WORK TO DO –
Print, without altering anything, the lines from the one that holds "its free edge." to the one that holds "cad_parts[node].hide_render = cad_parts[node].hide_viewport", inclusive. No other lines belong in the output.

· · · ·

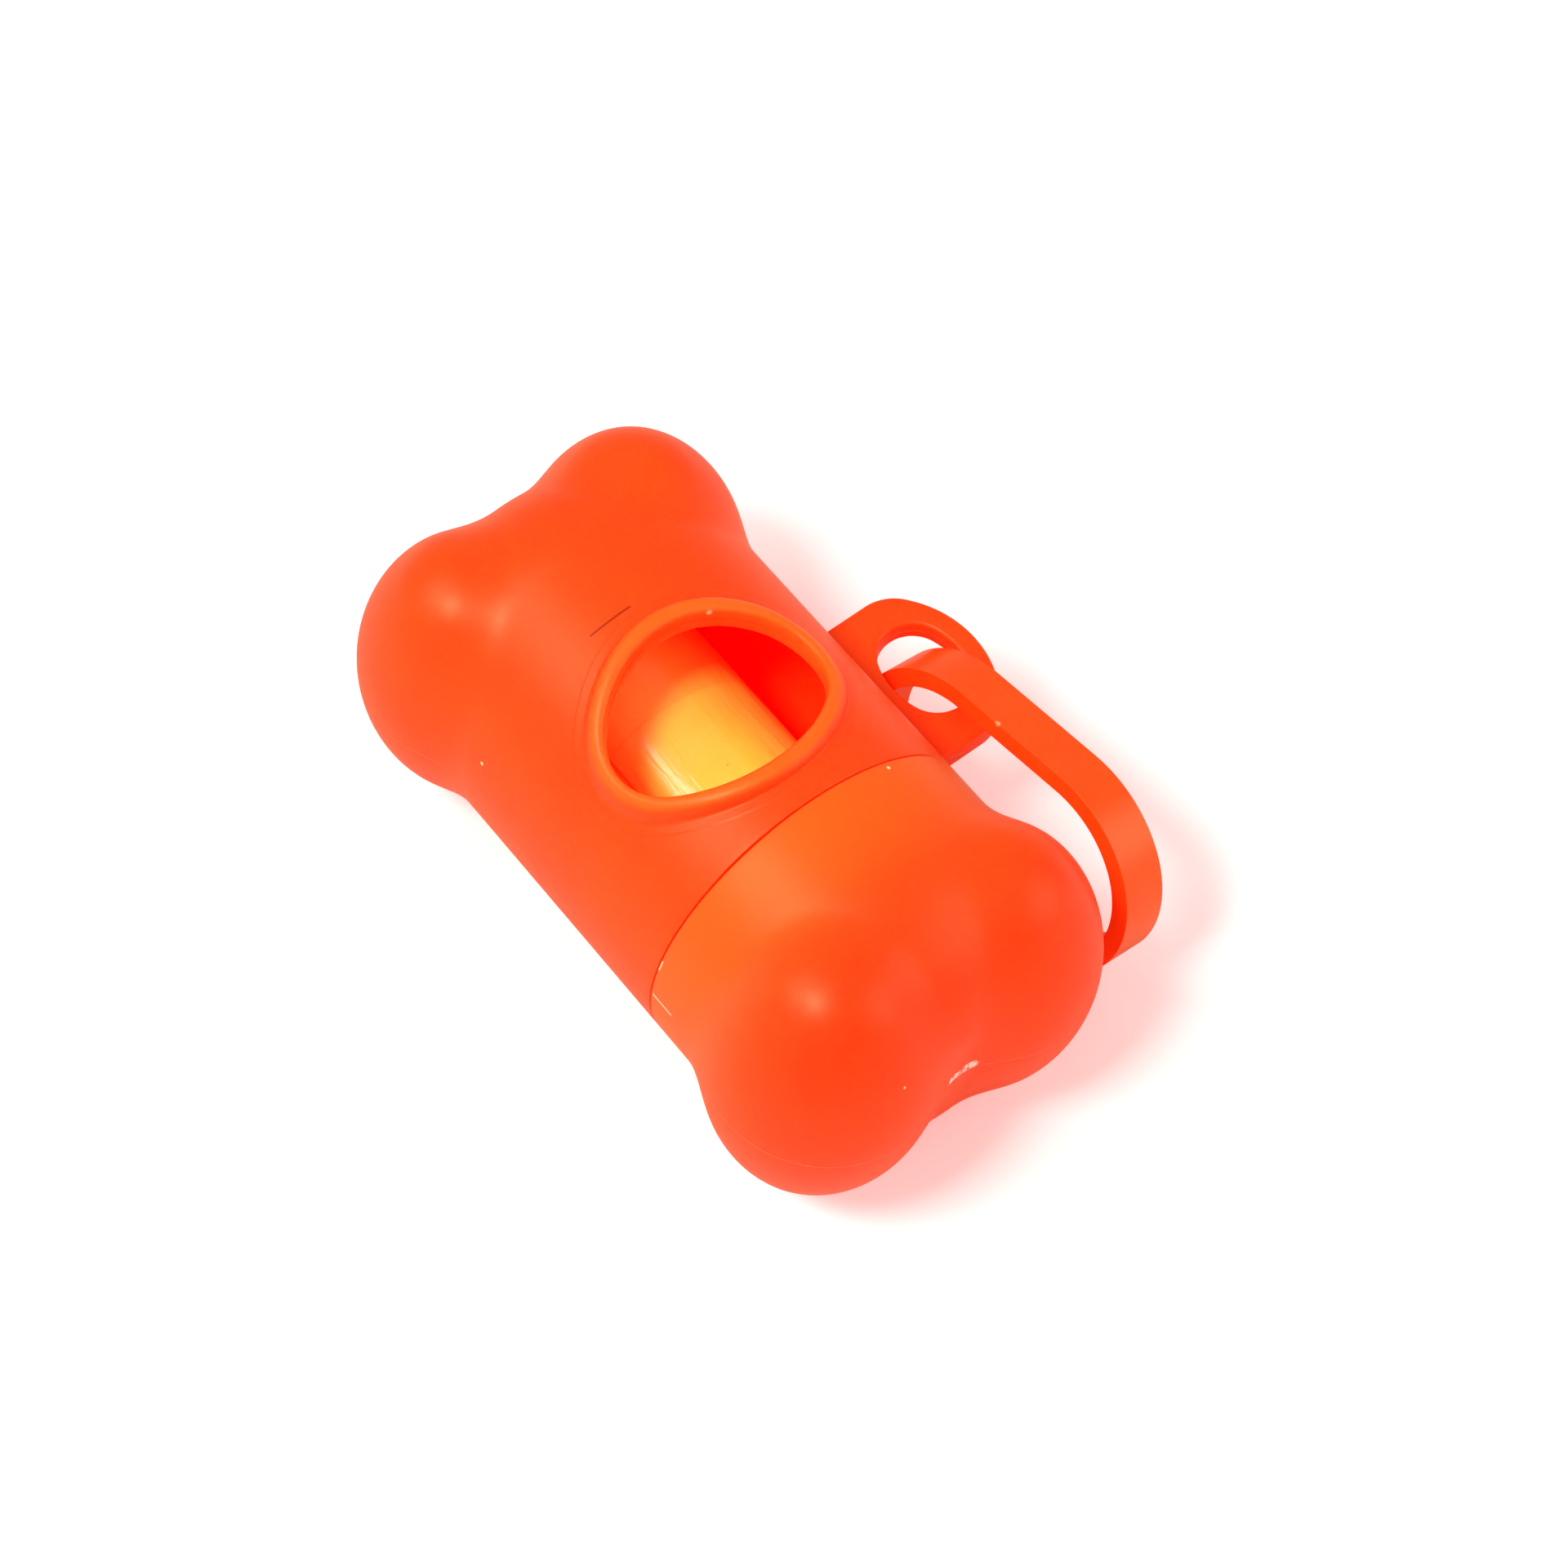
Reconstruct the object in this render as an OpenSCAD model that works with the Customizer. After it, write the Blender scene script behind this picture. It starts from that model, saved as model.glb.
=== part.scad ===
// Bone-shaped dispenser for a roll of waste bags, with a pull-off end cap and an oval clip.
// X runs along the bone towards the cap, Y towards the clip, Z up out of the dispensing opening.
// The origin is on the barrel's axis, halfway along the bone. Millimetres.

/* [Bone outline] */
// Radius of the barrel
barrel_r = 19.5; // [19:0.25:22]
// Distance from the middle of the bone to each end of the barrel
barrel_half = 37.9; // [37.5:0.5:44]
// Radius that rounds the barrel into its ends
barrel_edge_r = 14.6; // [12:0.2:15]
// Half the width of a lobe, seen from above
lobe_r = 12; // [11:0.25:13]
// Half the height of a lobe
lobe_half_z = 18; // [16:0.25:19]
// Radius that rounds the top and bottom of a lobe
lobe_tip_r = 8.8; // [7:0.2:10]
// Distance of the lobes from the middle, along the bone
lobe_x = 28.9; // [28:0.25:32]
// Distance of the lobes from the barrel's axis
lobe_y = 10.2; // [9.5:0.1:11]
// Thickness of the moulded walls
wall = 1.8; // [1.2:0.1:2.2]

/* [Cap joint] */
// Distance of the seam from the middle of the bone
seam_x = 13.3; // [13.3:0.1:15]
// Gap that shows as the seam line
seam_gap = 0.25; // [0.1:0.05:0.4]
// Length of the neck that the cap slides over
neck_len = 9; // [6:0.5:11]
// Thickness of the neck
neck_wall = 1.5; // [1.1:0.1:1.8]
// Length of the neck's root inside the body
neck_root = 2.4; // [1.5:0.1:2.5]
// Space between the neck and the cap's bore
neck_clearance = 0.1; // [0.05:0.05:0.2]
// Space between the grip beads on the neck and the cap's bore
bead_clearance = 0.04; // [0.02:0.01:0.06]
// Radius of the grip beads
grip_bead_r = 0.7; // [0.5:0.1:0.9]
// How far the closed cap stops short of lining up with the body, in degrees
cap_turn = -6; // [-15:1:15]

/* [Dispensing opening] */
// Centre of the opening along the bone
opening_x = -1; // [-1.5:0.1:0]
// Half the length of the opening along the bone
opening_half_x = 8.7; // [7:0.1:8.8]
// Half the width of the opening across the bone
opening_half_y = 11.7; // [9.5:0.1:12]
// Radius at the two narrow ends of the opening
opening_tip_r = 7.2; // [6:0.1:7.4]
// Width of the raised rim round the opening
rim_w = 2.8; // [1.5:0.1:3]
// Height of the rim above the barrel
rim_h = 1.2; // [0.6:0.1:1.5]

/* [Lug] */
// Centre of the lug along the bone
lug_x = 0.45; // [-1:0.05:2]
// Width of the lug along the bone
lug_w = 19.3; // [18:0.1:21]
// Thickness of the lug
lug_t = 2.8; // [2:0.1:3]
// Distance of the lug's outer end from the barrel's axis
lug_reach = 32.3; // [32:0.1:35]
// Radius of the lug's outer end
lug_end_r = 12.2; // [11:0.1:14]
// Radius of the lug's two outer corners
lug_corner_r = 5; // [3:0.5:6]
// Half the length of the eye along the bone
eye_half_x = 5.6; // [5.4:0.1:6.2]
// Half the width of the eye across the bone
eye_half_y = 4.1; // [4:0.1:4.3]
// Radius at the two ends of the eye
eye_tip_r = 3.8; // [3.6:0.1:4]
// Width of the bar outside the eye
eye_bar = 2.4; // [2:0.1:2.6]

/* [Clip] */
// Length of the straight runs of the clip
clip_run = 14.2; // [14:0.2:20]
// Outer radius of the clip's round ends
clip_r = 12.5; // [12:0.1:12.8]
// Thickness of the clip's band
clip_t = 2.1; // [1.6:0.1:2.2]
// Width of the clip's band
clip_w = 5.2; // [4:0.1:5.3]
// Length of the sprung gate
gate_len = 13; // [10:0.5:13.5]
// Length of the half lap at the gate's nose
lap_len = 2; // [1.5:0.1:2.5]
// Running space round the gate
gate_clearance = 0.1; // [0.05:0.05:0.15]
// Angle between the clip and the bone, seen from above
clip_heading = 4.1; // [4:0.1:8]
// Angle by which the clip's far end is raised
clip_pitch = 6; // [4:0.1:7]
// Angle by which the clip leans outwards at its top
clip_lean = 14.9; // [13.5:0.1:15.5]
// Distance of the clip's middle from the lug's middle, along the bone
clip_offset_x = 15.15; // [14.9:0.05:15.4]
// Distance of the clip's middle outside the eye's middle, across the bone
clip_offset_y = -1; // [-1.1:0.05:-0.9]
// Distance of the clip's middle below the lug's middle
clip_drop = 6; // [5.9:0.1:6.3]

/* [Bag roll] */
// Radius of the full roll
roll_r = 11.5; // [9:0.5:12.5]
// Length of the roll
roll_len = 59; // [50:0.5:59]
// Outer radius of the cardboard core
core_r = 7; // [6:0.25:8]
// Thickness of the cardboard core
core_wall = 1; // [0.6:0.1:1.5]
// Space under the roll where it lies in the neck
roll_clearance = 0.3; // [0.2:0.05:0.5]
// Thickness of the outermost bag's film, folded in four
film_t = 0.3; // [0.2:0.05:0.4]
// Margin between the outermost bag and the ends of the roll
film_margin = 0.5; // [0.2:0.1:2]
// Angle that the outermost bag covers round the roll, in degrees
film_angle = 290; // [200:10:330]
// Direction in which the outermost bag's free edge lies, in degrees from straight up
film_edge = 42; // [0:1:80]

/* [Smoothness] */
// Segments of a full circle
$fn = 96; // [48:8:160]

/* [Hidden] */
// reach of the cutting blocks, beyond every solid
far = 2*barrel_half;
// overlap that joins solids of one piece
joined = 0.1;
bore_r = barrel_r - wall;
neck_r = bore_r - neck_clearance;
neck_bore_r = neck_r - neck_wall;
neck_end_x = seam_x + neck_len;
lug_end_y = lug_reach - lug_end_r;
eye_y = lug_reach - eye_bar - eye_half_y;
roll_body_r = roll_r - film_t;
roll_z = -(neck_bore_r - roll_clearance - roll_r);
clip_mid_r = clip_r - clip_t/2;
gate_hinge_x = gate_len/2;
nose_r = gate_len;
grip_beads = [neck_end_x - neck_len/3, neck_end_x - 2*neck_len/3];

// Oval of four arcs: half-size a along X, half-size b along Y, end radius r.
module oval(a, b, r) {
    side_r = (a*a + pow(b - r, 2) - r*r)/(2*(a - r));
    side_x = side_r - a;
    meet_y = side_r*sin(atan2(b - r, side_x));
    intersection() {
        translate([-side_x, 0]) circle(side_r);
        translate([side_x, 0]) circle(side_r);
        square([4*a, 2*meet_y], center = true);
    }
    for (end = [-1, 1]) translate([0, end*(b - r)]) circle(r);
}

// Slot outline: two half circles of radius r joined by runs of the given length.
module slot(run, r) {
    square([run, 2*r], center = true);
    for (end = [-1, 1]) translate([end*run/2, 0]) circle(r);
}

// Barrel with rounded ends, drawn in by inset.
module barrel(inset) {
    r = barrel_r - inset;
    half = barrel_half - inset;
    edge = barrel_edge_r - inset;
    rotate([0, 90, 0]) rotate_extrude() {
        translate([0, -half]) square([r - edge, 2*half]);
        translate([0, edge - half]) square([r, 2*(half - edge)]);
        intersection() {
            for (end = [-1, 1]) translate([r - edge, end*(half - edge)]) circle(edge);
            translate([0, -half]) square([r, 2*half]);
        }
    }
}

// Pair of lobes at the +X end, drawn in by inset.
module lobes(inset) {
    for (side = [-1, 1]) translate([lobe_x, side*lobe_y, 0]) rotate_extrude() intersection() {
        oval(lobe_r - inset, lobe_half_z - inset, lobe_tip_r - inset);
        translate([0, -lobe_half_z]) square([lobe_r, 2*lobe_half_z]);
    }
}

// Everything on one side of a plane across the bone: dir is 1 for beyond x, -1 for before it.
module side_of(x, dir) {
    translate([dir > 0 ? x : x - far, -far/2, -far/2]) cube(far);
}

// Tube along the bone, from x0 to x1.
module along(x0, x1, r) {
    translate([x0, 0, 0]) rotate([0, 90, 0]) cylinder(h = x1 - x0, r = r);
}

// Dispensing opening, or its rim's outline when grown.
module opening_outline(grow) {
    translate([opening_x, 0]) oval(opening_half_x + grow, opening_half_y + grow, opening_tip_r + grow);
}

module lug_outline() {
    corner_x = lug_w/2 - lug_corner_r;
    corner_y = sqrt(pow(lug_end_r - lug_corner_r, 2) - pow(corner_x, 2));
    reach = far/lug_end_r;
    translate([lug_x, lug_end_y]) {
        translate([-lug_w/2, bore_r - lug_end_y]) square([lug_w, lug_end_y - bore_r + corner_y]);
        for (side = [-1, 1]) translate([side*corner_x, corner_y]) circle(lug_corner_r);
        intersection() {
            circle(lug_end_r);
            polygon([[0, 0], [reach*corner_x, reach*corner_y], [-reach*corner_x, reach*corner_y]]);
        }
    }
}

module rim() {
    intersection() {
        linear_extrude(far) opening_outline(rim_w);
        along(-barrel_half/2, seam_x, barrel_r + rim_h);
    }
}

module neck() {
    difference() {
        union() {
            along(seam_x - joined, neck_end_x, neck_r);
            along(seam_x - neck_root, seam_x, bore_r + joined);
            for (x = grip_beads) translate([x, 0, 0]) rotate([0, 90, 0]) rotate_extrude()
                translate([bore_r - bead_clearance - grip_bead_r, 0]) circle(grip_bead_r);
        }
        along(seam_x - neck_root - joined, neck_end_x + joined, neck_bore_r);
    }
}

module body_shell() color("orangered") {
    difference() {
        union() {
            intersection() {
                union() {
                    barrel(0);
                    mirror([1, 0, 0]) lobes(0);
                }
                side_of(seam_x, -1);
            }
            rim();
            translate([0, 0, -lug_t/2]) linear_extrude(lug_t) lug_outline();
        }
        barrel(wall);
        mirror([1, 0, 0]) lobes(wall);
        linear_extrude(far) opening_outline(0);
        translate([lug_x, eye_y, -lug_t]) linear_extrude(2*lug_t) rotate(90)
            oval(eye_half_y, eye_half_x, eye_tip_r);
    }
    neck();
}

module end_cap() color("orangered") rotate([cap_turn, 0, 0]) {
    difference() {
        intersection() {
            union() {
                barrel(0);
                lobes(0);
            }
            side_of(seam_x + seam_gap, 1);
        }
        barrel(wall);
        lobes(wall);
    }
}

// Puts the clip's flat outline in its place, hanging in the lug's eye.
module clip_place() {
    translate([lug_x + clip_offset_x, eye_y + clip_offset_y, -clip_drop])
        rotate([0, 0, clip_heading]) rotate([0, -clip_pitch, 0]) rotate([-clip_lean, 0, 0])
            rotate([90, 0, 0]) linear_extrude(clip_w, center = true) children();
}

// Space that the gate needs in the clip's lower run, with a lip left under its nose.
module gate_space() {
    difference() {
        union() {
            translate([gate_hinge_x - nose_r - gate_clearance, -clip_r - joined])
                square([nose_r + gate_clearance, clip_t + 2*joined]);
            translate([gate_hinge_x, -clip_mid_r]) circle(clip_t/2 + gate_clearance);
        }
        translate([gate_hinge_x - nose_r - clip_t, -clip_r - clip_t])
            square([clip_t + lap_len, 1.5*clip_t - gate_clearance/2]);
    }
}

module clip_ring() color("orangered") clip_place() difference() {
    slot(clip_run, clip_r);
    slot(clip_run, clip_r - clip_t);
    gate_space();
}

module clip_gate() color("orangered") clip_place() {
    translate([gate_hinge_x, -clip_mid_r]) circle(clip_t/2);
    translate([gate_hinge_x - nose_r + lap_len + gate_clearance, -clip_r])
        square([nose_r - lap_len - gate_clearance, clip_t]);
    translate([gate_hinge_x - nose_r, -clip_mid_r + gate_clearance/2])
        square([nose_r, (clip_t - gate_clearance)/2]);
}

// Puts a part of the roll on its axis, with its length along the bone.
module roll_place() {
    translate([0, 0, roll_z]) rotate([0, 90, 0]) children();
}

module bag_core() color("tan") roll_place() difference() {
    cylinder(h = roll_len, r = core_r, center = true);
    cylinder(h = roll_len + 2*joined, r = core_r - core_wall, center = true);
}

module bag_roll() color("gold") roll_place() difference() {
    cylinder(h = roll_len, r = roll_body_r, center = true);
    cylinder(h = roll_len + 2*joined, r = core_r, center = true);
}

// The outermost bag, wound on the roll up to its free edge.
module leading_bag() color("yellow") roll_place() {
    gap = 360 - film_angle;
    difference() {
        cylinder(h = roll_len - 2*film_margin, r = roll_r, center = true);
        cylinder(h = roll_len, r = roll_body_r, center = true);
        linear_extrude(roll_len, center = true) rotate(180 + film_edge)
            polygon([[0, 0], [2*roll_r, 0], for (a = [gap/2, gap]) 2*roll_r*[cos(a), sin(a)]]);
    }
}

body_shell();
end_cap();
clip_ring();
clip_gate();
bag_core();
bag_roll();
leading_bag();
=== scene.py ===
import math

import bmesh
import bpy
import numpy as np
from mathutils import Matrix, Vector, noise


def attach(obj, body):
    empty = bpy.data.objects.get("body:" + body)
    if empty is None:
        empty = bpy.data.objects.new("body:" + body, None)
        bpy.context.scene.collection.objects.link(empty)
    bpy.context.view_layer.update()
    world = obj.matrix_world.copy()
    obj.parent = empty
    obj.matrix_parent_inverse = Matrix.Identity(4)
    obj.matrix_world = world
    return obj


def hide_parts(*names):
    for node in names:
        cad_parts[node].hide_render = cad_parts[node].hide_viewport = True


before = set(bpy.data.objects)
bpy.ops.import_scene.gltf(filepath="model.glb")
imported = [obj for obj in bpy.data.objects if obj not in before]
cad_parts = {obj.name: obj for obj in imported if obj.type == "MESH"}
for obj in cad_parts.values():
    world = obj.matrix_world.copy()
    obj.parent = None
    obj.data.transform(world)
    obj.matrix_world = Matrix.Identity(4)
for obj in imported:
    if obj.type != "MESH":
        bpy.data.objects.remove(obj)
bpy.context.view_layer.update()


# Camera: a long lens held above the bone's near side, looking down on the opening.
# It is turned by two degrees about its own line of sight.
MM = 0.001
AZIMUTH = math.radians(50.2025)
ELEVATION = math.radians(60.3661)
ROLL = math.radians(2.01)
DISTANCE = 429.9 * MM
ASIDE = 6.11 * MM
ABOVE = 2.01 * MM
SENSOR = 36
FOCAL = 97.54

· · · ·

EXERCISE RESULT –
// The outermost bag, wound on the roll up to its free edge.
module leading_bag() color("yellow") roll_place() {
    gap = 360 - film_angle;
    difference() {
        cylinder(h = roll_len - 2*film_margin, r = roll_r, center = true);
        cylinder(h = roll_len, r = roll_body_r, center = true);
        linear_extrude(roll_len, center = true) rotate(180 + film_edge)
            polygon([[0, 0], [2*roll_r, 0], for (a = [gap/2, gap]) 2*roll_r*[cos(a), sin(a)]]);
    }
}

body_shell();
end_cap();
clip_ring();
clip_gate();
bag_core();
bag_roll();
leading_bag();
=== scene.py ===
import math

import bmesh
import bpy
import numpy as np
from mathutils import Matrix, Vector, noise


def attach(obj, body):
    empty = bpy.data.objects.get("body:" + body)
    if empty is None:
        empty = bpy.data.objects.new("body:" + body, None)
        bpy.context.scene.collection.objects.link(empty)
    bpy.context.view_layer.update()
    world = obj.matrix_world.copy()
    obj.parent = empty
    obj.matrix_parent_inverse = Matrix.Identity(4)
    obj.matrix_world = world
    return obj


def hide_parts(*names):
    for node in names:
        cad_parts[node].hide_render = cad_parts[node].hide_viewport = True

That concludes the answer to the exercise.